Copy the lines that follow, keeping every character the same.
--- Begin SUPPLIED DATA ---
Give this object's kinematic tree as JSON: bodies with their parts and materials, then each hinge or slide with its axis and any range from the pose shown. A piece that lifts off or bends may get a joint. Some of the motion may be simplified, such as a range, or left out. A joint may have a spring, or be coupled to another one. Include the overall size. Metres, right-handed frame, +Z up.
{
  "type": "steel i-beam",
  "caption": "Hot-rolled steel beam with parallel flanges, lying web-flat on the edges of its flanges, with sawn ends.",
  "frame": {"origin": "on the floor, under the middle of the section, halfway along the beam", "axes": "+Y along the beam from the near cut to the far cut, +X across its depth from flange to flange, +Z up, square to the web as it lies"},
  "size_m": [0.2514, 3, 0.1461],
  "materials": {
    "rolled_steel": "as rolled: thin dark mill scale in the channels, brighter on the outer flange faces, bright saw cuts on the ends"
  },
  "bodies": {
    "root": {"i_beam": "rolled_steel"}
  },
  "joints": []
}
--- End SUPPLIED DATA ---
WRITTEN ANSWER -
Give this object's kinematic tree as JSON: bodies with their parts and materials, then each hinge or slide with its axis and any range from the pose shown. A piece that lifts off or bends may get a joint. Some of the motion may be simplified, such as a range, or left out. A joint may have a spring, or be coupled to another one. Include the overall size. Metres, right-handed frame, +Z up.
{
  "type": "steel i-beam",
  "caption": "Hot-rolled steel beam with parallel flanges, lying web-flat on the edges of its flanges, with sawn ends.",
  "frame": {"origin": "on the floor, under the middle of the section, halfway along the beam", "axes": "+Y along the beam from the near cut to the far cut, +X across its depth from flange to flange, +Z up, square to the web as it lies"},
  "size_m": [0.2514, 3, 0.1461],
  "materials": {
    "rolled_steel": "as rolled: thin dark mill scale in the channels, brighter on the outer flange faces, bright saw cuts on the ends"
  },
  "bodies": {
    "root": {"i_beam": "rolled_steel"}
  },
  "joints": []
}